-- Begin --
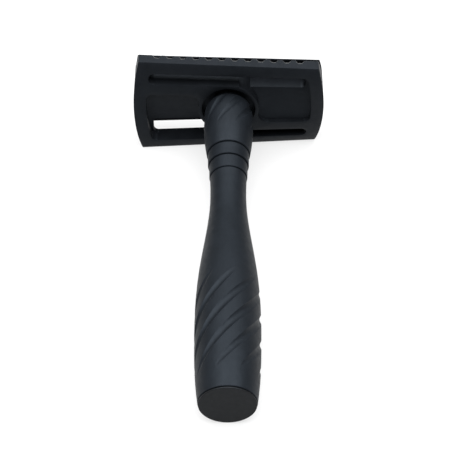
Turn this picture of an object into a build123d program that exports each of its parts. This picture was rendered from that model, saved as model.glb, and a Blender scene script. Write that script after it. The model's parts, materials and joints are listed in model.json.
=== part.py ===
"""Double-edge slant safety razor: cap, base plate and handle, unloaded, lying on its side."""

import os
from math import cos, degrees, pi, radians, sin, sqrt

from build123d import *

# Every piece is modelled with the handle upright and the head closed: Z runs up the handle from
# its lower end, X runs along the blade and -Y is the razor's front. At the end all of them are
# laid down together, with the handle's end and the rear guard edge on the ground.

# ---- driving dimensions, in millimetres and degrees ----
# Head
GUARD_Z = 85.6  # height of the guard edges above the handle's end, on the handle's axis
TWIST = degrees(0.00509)  # slant of the head, in degrees per millimetre along the blade
GUARD_DEPTH = 12.35  # from the handle's axis to each guard face
HEAD_LENGTH = 44.2  # along the blade, between the tops of the bowed ends
END_BOW = 1.55  # how far each end bows out between its corners
SECTION_REACH = 23.0  # where the head's outermost drawn cross-sections stand

# Base plate, heights measured from the guard edges
GUARD_REACH = 13.1  # the section is drawn past the guard faces, which are then milled straight
GUARD_FOOT = -0.1  # height of each guard face's lower edge
GUARD_HEIGHT = 2.65
GUARD_FALL = 0.14  # the guard's top falls outward from the shelf
BELLY_DROP = 1.47
SLOT_INNER = 7.0
SLOT_OUTER = 9.73
SLOT_END = 18.4
WIDE_SLOT_END = 17.85
WIDE_SLOT_CORNER = 1.15
SHELF_EDGE = 9.4
SEAT_HALF = 7.1
WIDE_SLOT_INNER = 4.9
POCKET_DEEP = 1.15
POCKET_SHALLOW = -0.4
POCKET_FAR_SIDE = 4.3
POCKET_START = 2.5
POCKET_CORNER = 1.5
BOSS_CORNER = 2.5
END_WALL = 2.9
BOSS_RADIUS = 7.03
RECESS_RADIUS = 6.25
RECESS_FLOOR = 0.8

# Guard scallops
SCALLOPS = 12
SCALLOP_PITCH = 2.98
SCALLOP_DEPTH = 0.61
SCALLOP_TOP = 2.15
SCALLOP_BOTTOM = 0.95
SCALLOP_ROUND = 0.28
SCALLOP_SLOPE = 55.0  # the scallops are cut upwards at this angle from the guard's face
EDGE_BREAK = 0.07

# Cap
SEAT_RADIUS = 30.0
CAP_DEPTH = 9.6
CAP_REACH = 10.3  # the section is drawn past the cap's edges, which are then milled straight
CAP_EDGE_Z = 5.6
CAP_EDGE_THICK = 0.3
CAP_RIM_START = 8.4  # a nearly flat rim runs round the dome
CAP_RIM_FALL = 0.2
CAP_TOP_Z = 8.8
BLADE_GAP = 0.10
CAP_END_INSET = 0.12

# Threaded stud and guide pins
STUD_RADIUS = 2.45
STUD_BOTTOM = 78.4
STUD_HOLD = 1.1
PIN_RADIUS = 1.0
PIN_SPACING = 21.5
PIN_LENGTH = 2.8
RUNNING_GAP = 0.05

# Handle, heights measured from its lower end
PLUG_THICK = 0.3
PLUG_RADIUS = 5.83
PLUG_SEAM = 0.2
PLUG_EDGE = 0.08
PLUG_STEM_END = 6.0
HANDLE_BORE = 4.2
BORE_END = 34.0
BORE_TIP = 38.0
NECK_TOP = 84.45
SPIGOT_RADIUS = 4.0
SPIGOT_TOP = GUARD_Z + RECESS_FLOOR - RUNNING_GAP
INSERT_RADIUS = 3.3
INSERT_LENGTH = 10.0
DRILL_END = 70.0
GROOVE_DEPTH = 0.18
GROOVE_WIDTH = 0.32
EDGE_ROUND = 0.12

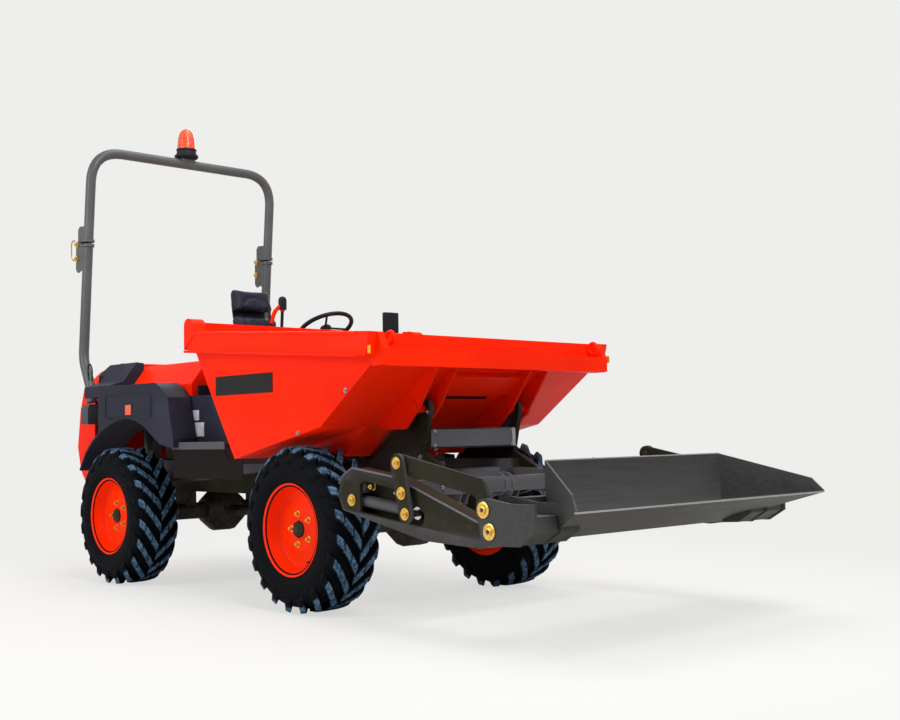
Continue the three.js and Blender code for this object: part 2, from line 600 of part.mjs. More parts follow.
-- End --
◆ SET EXERCISE ◆
Your answer should be a single number: the count of lines in the data that include the word "from".

◆ REPLY TO THE TASK ◆
10